======== INFORMATION SUPPLIED ========

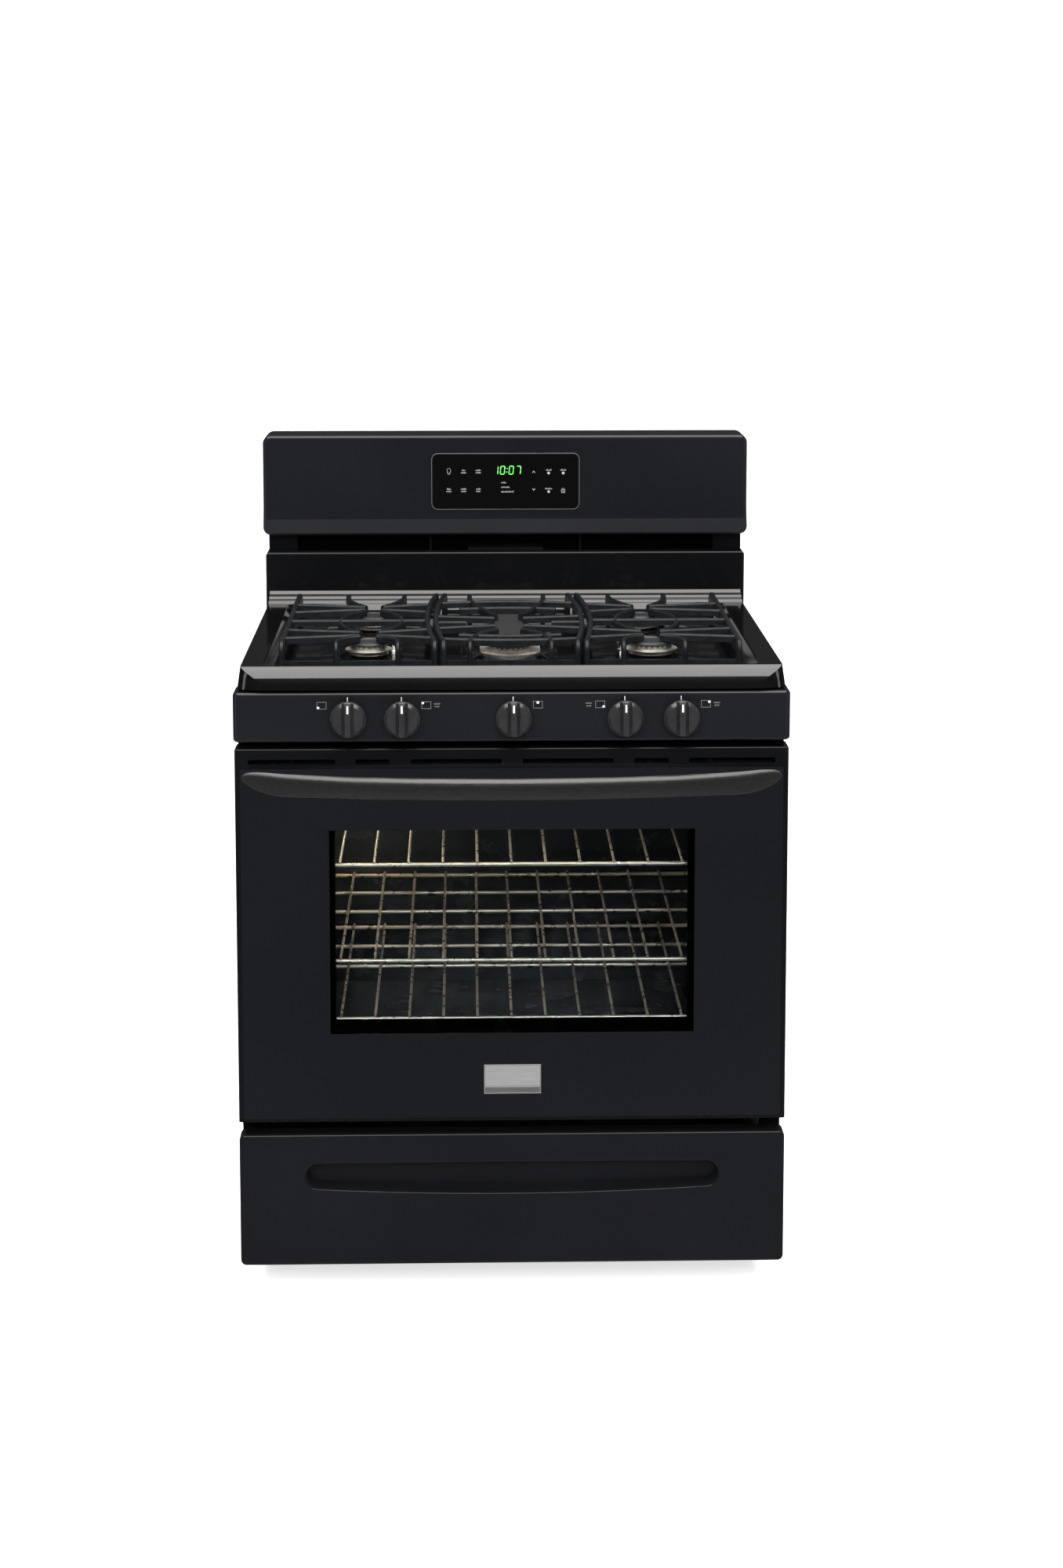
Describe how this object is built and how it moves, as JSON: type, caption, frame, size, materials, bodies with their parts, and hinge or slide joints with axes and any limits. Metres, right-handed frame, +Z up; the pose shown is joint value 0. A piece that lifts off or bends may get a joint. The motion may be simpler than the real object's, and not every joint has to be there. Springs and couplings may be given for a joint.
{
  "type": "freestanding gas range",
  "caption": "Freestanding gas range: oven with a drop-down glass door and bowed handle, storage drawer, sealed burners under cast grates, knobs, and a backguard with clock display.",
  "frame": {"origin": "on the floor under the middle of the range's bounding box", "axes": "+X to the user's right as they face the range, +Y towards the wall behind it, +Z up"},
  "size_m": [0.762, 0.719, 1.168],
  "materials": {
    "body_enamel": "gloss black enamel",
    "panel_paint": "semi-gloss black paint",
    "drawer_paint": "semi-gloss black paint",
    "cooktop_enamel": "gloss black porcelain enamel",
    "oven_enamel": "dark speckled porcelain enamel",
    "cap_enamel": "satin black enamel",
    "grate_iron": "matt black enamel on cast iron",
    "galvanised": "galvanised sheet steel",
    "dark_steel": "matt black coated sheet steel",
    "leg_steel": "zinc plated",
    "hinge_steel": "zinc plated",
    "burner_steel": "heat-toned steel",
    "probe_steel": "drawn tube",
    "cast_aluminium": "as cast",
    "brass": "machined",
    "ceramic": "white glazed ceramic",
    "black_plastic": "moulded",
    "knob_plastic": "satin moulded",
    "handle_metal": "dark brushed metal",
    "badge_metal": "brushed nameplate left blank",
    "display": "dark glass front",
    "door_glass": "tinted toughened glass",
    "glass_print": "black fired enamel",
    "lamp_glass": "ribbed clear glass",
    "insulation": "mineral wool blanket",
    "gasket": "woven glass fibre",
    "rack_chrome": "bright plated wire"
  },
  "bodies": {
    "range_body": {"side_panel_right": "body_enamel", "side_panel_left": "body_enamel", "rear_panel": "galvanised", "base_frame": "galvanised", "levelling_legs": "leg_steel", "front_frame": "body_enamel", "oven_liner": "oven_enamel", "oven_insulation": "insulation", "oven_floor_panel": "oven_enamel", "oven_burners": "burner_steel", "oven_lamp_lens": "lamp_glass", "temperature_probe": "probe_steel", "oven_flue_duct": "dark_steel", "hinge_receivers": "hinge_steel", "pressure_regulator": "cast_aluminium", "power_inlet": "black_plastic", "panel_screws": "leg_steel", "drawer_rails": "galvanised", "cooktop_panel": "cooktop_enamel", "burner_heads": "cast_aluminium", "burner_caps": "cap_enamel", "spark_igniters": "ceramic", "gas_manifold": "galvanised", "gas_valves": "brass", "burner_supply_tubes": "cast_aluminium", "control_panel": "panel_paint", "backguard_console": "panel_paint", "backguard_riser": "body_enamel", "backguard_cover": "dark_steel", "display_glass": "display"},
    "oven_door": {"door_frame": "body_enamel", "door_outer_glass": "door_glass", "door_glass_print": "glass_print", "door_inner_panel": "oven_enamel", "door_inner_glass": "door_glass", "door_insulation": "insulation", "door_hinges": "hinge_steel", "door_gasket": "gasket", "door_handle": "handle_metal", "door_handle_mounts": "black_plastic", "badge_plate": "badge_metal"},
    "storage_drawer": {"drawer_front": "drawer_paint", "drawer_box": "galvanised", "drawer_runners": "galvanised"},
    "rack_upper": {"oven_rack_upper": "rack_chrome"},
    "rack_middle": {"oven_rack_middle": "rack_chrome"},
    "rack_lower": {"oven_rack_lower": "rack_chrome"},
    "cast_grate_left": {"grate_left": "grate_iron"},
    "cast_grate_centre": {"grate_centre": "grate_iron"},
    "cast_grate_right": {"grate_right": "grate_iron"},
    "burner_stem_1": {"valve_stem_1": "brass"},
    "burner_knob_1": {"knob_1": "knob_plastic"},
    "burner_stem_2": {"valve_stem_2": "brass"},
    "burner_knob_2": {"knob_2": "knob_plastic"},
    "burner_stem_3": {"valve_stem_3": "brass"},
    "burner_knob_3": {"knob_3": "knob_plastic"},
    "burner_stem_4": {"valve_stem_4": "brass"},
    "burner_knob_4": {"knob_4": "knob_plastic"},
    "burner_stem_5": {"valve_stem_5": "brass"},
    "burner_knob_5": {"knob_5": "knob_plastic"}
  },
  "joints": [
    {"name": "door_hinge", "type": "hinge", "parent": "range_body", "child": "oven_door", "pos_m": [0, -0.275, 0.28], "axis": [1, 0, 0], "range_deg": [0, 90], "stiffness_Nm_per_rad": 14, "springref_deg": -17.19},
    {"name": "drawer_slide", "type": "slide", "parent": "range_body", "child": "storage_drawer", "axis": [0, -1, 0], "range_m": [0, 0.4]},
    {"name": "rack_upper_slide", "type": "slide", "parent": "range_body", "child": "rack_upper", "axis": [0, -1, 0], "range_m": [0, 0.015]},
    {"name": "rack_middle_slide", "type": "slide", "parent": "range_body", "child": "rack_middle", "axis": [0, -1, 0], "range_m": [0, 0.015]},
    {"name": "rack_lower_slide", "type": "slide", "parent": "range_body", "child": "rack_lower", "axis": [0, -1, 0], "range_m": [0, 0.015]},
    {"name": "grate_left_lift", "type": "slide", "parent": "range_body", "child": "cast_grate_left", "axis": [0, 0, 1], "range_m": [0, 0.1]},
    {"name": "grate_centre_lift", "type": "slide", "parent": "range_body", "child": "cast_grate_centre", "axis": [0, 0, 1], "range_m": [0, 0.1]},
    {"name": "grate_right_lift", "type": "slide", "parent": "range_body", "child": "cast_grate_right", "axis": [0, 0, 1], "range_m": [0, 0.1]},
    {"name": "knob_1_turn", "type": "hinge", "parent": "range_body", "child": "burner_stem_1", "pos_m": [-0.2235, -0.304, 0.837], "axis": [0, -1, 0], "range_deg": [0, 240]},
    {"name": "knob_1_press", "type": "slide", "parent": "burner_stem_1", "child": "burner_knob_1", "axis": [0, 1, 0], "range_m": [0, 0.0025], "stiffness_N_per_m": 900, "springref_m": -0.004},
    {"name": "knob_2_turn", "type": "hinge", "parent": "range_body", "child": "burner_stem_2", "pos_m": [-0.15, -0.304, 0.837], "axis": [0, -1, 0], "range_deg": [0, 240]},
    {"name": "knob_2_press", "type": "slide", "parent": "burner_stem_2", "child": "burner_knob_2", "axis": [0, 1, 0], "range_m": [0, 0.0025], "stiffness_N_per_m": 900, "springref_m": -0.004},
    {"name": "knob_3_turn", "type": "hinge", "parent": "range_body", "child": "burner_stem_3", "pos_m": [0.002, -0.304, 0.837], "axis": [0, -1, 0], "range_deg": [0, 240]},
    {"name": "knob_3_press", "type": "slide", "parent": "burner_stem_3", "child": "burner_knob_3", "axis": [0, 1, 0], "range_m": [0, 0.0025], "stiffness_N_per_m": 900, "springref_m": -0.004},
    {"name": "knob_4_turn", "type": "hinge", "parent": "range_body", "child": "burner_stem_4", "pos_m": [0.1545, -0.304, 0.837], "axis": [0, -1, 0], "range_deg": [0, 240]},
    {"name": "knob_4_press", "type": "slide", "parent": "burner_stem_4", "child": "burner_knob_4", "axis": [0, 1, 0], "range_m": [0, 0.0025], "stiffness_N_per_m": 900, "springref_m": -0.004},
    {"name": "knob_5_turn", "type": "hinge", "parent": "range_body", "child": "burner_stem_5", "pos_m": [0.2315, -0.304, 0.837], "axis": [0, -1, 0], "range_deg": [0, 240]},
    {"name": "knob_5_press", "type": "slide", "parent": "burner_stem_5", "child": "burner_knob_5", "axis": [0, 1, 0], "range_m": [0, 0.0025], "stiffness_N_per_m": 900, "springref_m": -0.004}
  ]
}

========

Copy down the material exactly as written.

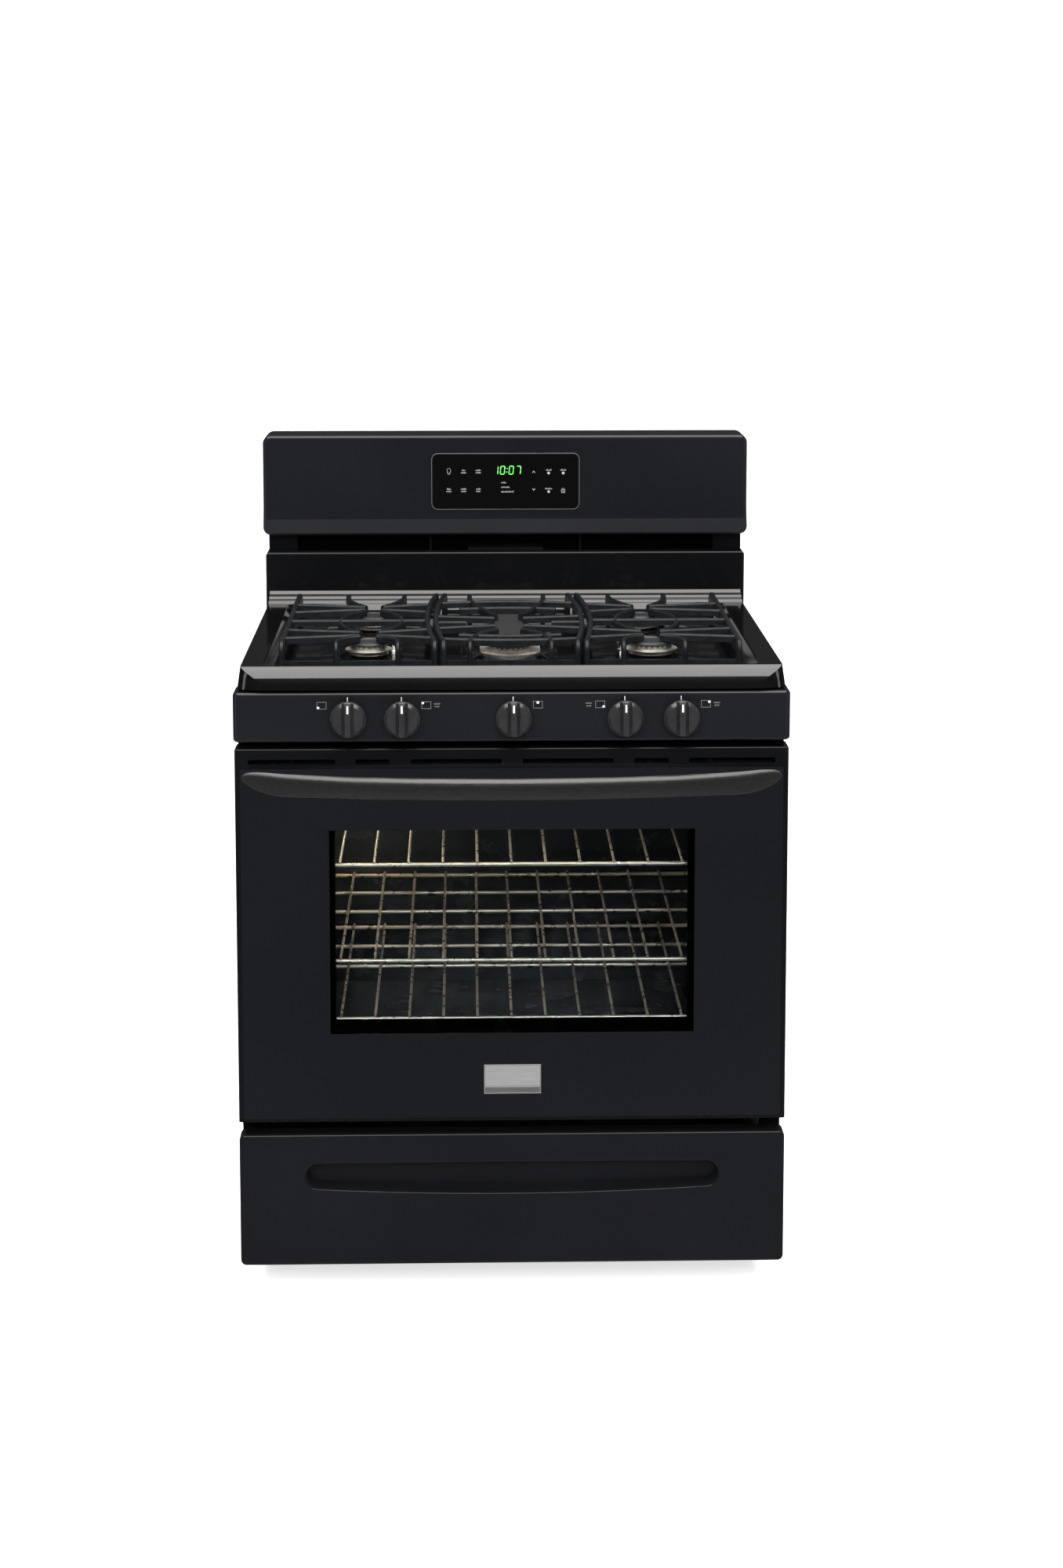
Describe how this object is built and how it moves, as JSON: type, caption, frame, size, materials, bodies with their parts, and hinge or slide joints with axes and any limits. Metres, right-handed frame, +Z up; the pose shown is joint value 0. A piece that lifts off or bends may get a joint. The motion may be simpler than the real object's, and not every joint has to be there. Springs and couplings may be given for a joint.
{
  "type": "freestanding gas range",
  "caption": "Freestanding gas range: oven with a drop-down glass door and bowed handle, storage drawer, sealed burners under cast grates, knobs, and a backguard with clock display.",
  "frame": {"origin": "on the floor under the middle of the range's bounding box", "axes": "+X to the user's right as they face the range, +Y towards the wall behind it, +Z up"},
  "size_m": [0.762, 0.719, 1.168],
  "materials": {
    "body_enamel": "gloss black enamel",
    "panel_paint": "semi-gloss black paint",
    "drawer_paint": "semi-gloss black paint",
    "cooktop_enamel": "gloss black porcelain enamel",
    "oven_enamel": "dark speckled porcelain enamel",
    "cap_enamel": "satin black enamel",
    "grate_iron": "matt black enamel on cast iron",
    "galvanised": "galvanised sheet steel",
    "dark_steel": "matt black coated sheet steel",
    "leg_steel": "zinc plated",
    "hinge_steel": "zinc plated",
    "burner_steel": "heat-toned steel",
    "probe_steel": "drawn tube",
    "cast_aluminium": "as cast",
    "brass": "machined",
    "ceramic": "white glazed ceramic",
    "black_plastic": "moulded",
    "knob_plastic": "satin moulded",
    "handle_metal": "dark brushed metal",
    "badge_metal": "brushed nameplate left blank",
    "display": "dark glass front",
    "door_glass": "tinted toughened glass",
    "glass_print": "black fired enamel",
    "lamp_glass": "ribbed clear glass",
    "insulation": "mineral wool blanket",
    "gasket": "woven glass fibre",
    "rack_chrome": "bright plated wire"
  },
  "bodies": {
    "range_body": {"side_panel_right": "body_enamel", "side_panel_left": "body_enamel", "rear_panel": "galvanised", "base_frame": "galvanised", "levelling_legs": "leg_steel", "front_frame": "body_enamel", "oven_liner": "oven_enamel", "oven_insulation": "insulation", "oven_floor_panel": "oven_enamel", "oven_burners": "burner_steel", "oven_lamp_lens": "lamp_glass", "temperature_probe": "probe_steel", "oven_flue_duct": "dark_steel", "hinge_receivers": "hinge_steel", "pressure_regulator": "cast_aluminium", "power_inlet": "black_plastic", "panel_screws": "leg_steel", "drawer_rails": "galvanised", "cooktop_panel": "cooktop_enamel", "burner_heads": "cast_aluminium", "burner_caps": "cap_enamel", "spark_igniters": "ceramic", "gas_manifold": "galvanised", "gas_valves": "brass", "burner_supply_tubes": "cast_aluminium", "control_panel": "panel_paint", "backguard_console": "panel_paint", "backguard_riser": "body_enamel", "backguard_cover": "dark_steel", "display_glass": "display"},
    "oven_door": {"door_frame": "body_enamel", "door_outer_glass": "door_glass", "door_glass_print": "glass_print", "door_inner_panel": "oven_enamel", "door_inner_glass": "door_glass", "door_insulation": "insulation", "door_hinges": "hinge_steel", "door_gasket": "gasket", "door_handle": "handle_metal", "door_handle_mounts": "black_plastic", "badge_plate": "badge_metal"},
    "storage_drawer": {"drawer_front": "drawer_paint", "drawer_box": "galvanised", "drawer_runners": "galvanised"},
    "rack_upper": {"oven_rack_upper": "rack_chrome"},
    "rack_middle": {"oven_rack_middle": "rack_chrome"},
    "rack_lower": {"oven_rack_lower": "rack_chrome"},
    "cast_grate_left": {"grate_left": "grate_iron"},
    "cast_grate_centre": {"grate_centre": "grate_iron"},
    "cast_grate_right": {"grate_right": "grate_iron"},
    "burner_stem_1": {"valve_stem_1": "brass"},
    "burner_knob_1": {"knob_1": "knob_plastic"},
    "burner_stem_2": {"valve_stem_2": "brass"},
    "burner_knob_2": {"knob_2": "knob_plastic"},
    "burner_stem_3": {"valve_stem_3": "brass"},
    "burner_knob_3": {"knob_3": "knob_plastic"},
    "burner_stem_4": {"valve_stem_4": "brass"},
    "burner_knob_4": {"knob_4": "knob_plastic"},
    "burner_stem_5": {"valve_stem_5": "brass"},
    "burner_knob_5": {"knob_5": "knob_plastic"}
  },
  "joints": [
    {"name": "door_hinge", "type": "hinge", "parent": "range_body", "child": "oven_door", "pos_m": [0, -0.275, 0.28], "axis": [1, 0, 0], "range_deg": [0, 90], "stiffness_Nm_per_rad": 14, "springref_deg": -17.19},
    {"name": "drawer_slide", "type": "slide", "parent": "range_body", "child": "storage_drawer", "axis": [0, -1, 0], "range_m": [0, 0.4]},
    {"name": "rack_upper_slide", "type": "slide", "parent": "range_body", "child": "rack_upper", "axis": [0, -1, 0], "range_m": [0, 0.015]},
    {"name": "rack_middle_slide", "type": "slide", "parent": "range_body", "child": "rack_middle", "axis": [0, -1, 0], "range_m": [0, 0.015]},
    {"name": "rack_lower_slide", "type": "slide", "parent": "range_body", "child": "rack_lower", "axis": [0, -1, 0], "range_m": [0, 0.015]},
    {"name": "grate_left_lift", "type": "slide", "parent": "range_body", "child": "cast_grate_left", "axis": [0, 0, 1], "range_m": [0, 0.1]},
    {"name": "grate_centre_lift", "type": "slide", "parent": "range_body", "child": "cast_grate_centre", "axis": [0, 0, 1], "range_m": [0, 0.1]},
    {"name": "grate_right_lift", "type": "slide", "parent": "range_body", "child": "cast_grate_right", "axis": [0, 0, 1], "range_m": [0, 0.1]},
    {"name": "knob_1_turn", "type": "hinge", "parent": "range_body", "child": "burner_stem_1", "pos_m": [-0.2235, -0.304, 0.837], "axis": [0, -1, 0], "range_deg": [0, 240]},
    {"name": "knob_1_press", "type": "slide", "parent": "burner_stem_1", "child": "burner_knob_1", "axis": [0, 1, 0], "range_m": [0, 0.0025], "stiffness_N_per_m": 900, "springref_m": -0.004},
    {"name": "knob_2_turn", "type": "hinge", "parent": "range_body", "child": "burner_stem_2", "pos_m": [-0.15, -0.304, 0.837], "axis": [0, -1, 0], "range_deg": [0, 240]},
    {"name": "knob_2_press", "type": "slide", "parent": "burner_stem_2", "child": "burner_knob_2", "axis": [0, 1, 0], "range_m": [0, 0.0025], "stiffness_N_per_m": 900, "springref_m": -0.004},
    {"name": "knob_3_turn", "type": "hinge", "parent": "range_body", "child": "burner_stem_3", "pos_m": [0.002, -0.304, 0.837], "axis": [0, -1, 0], "range_deg": [0, 240]},
    {"name": "knob_3_press", "type": "slide", "parent": "burner_stem_3", "child": "burner_knob_3", "axis": [0, 1, 0], "range_m": [0, 0.0025], "stiffness_N_per_m": 900, "springref_m": -0.004},
    {"name": "knob_4_turn", "type": "hinge", "parent": "range_body", "child": "burner_stem_4", "pos_m": [0.1545, -0.304, 0.837], "axis": [0, -1, 0], "range_deg": [0, 240]},
    {"name": "knob_4_press", "type": "slide", "parent": "burner_stem_4", "child": "burner_knob_4", "axis": [0, 1, 0], "range_m": [0, 0.0025], "stiffness_N_per_m": 900, "springref_m": -0.004},
    {"name": "knob_5_turn", "type": "hinge", "parent": "range_body", "child": "burner_stem_5", "pos_m": [0.2315, -0.304, 0.837], "axis": [0, -1, 0], "range_deg": [0, 240]},
    {"name": "knob_5_press", "type": "slide", "parent": "burner_stem_5", "child": "burner_knob_5", "axis": [0, 1, 0], "range_m": [0, 0.0025], "stiffness_N_per_m": 900, "springref_m": -0.004}
  ]
}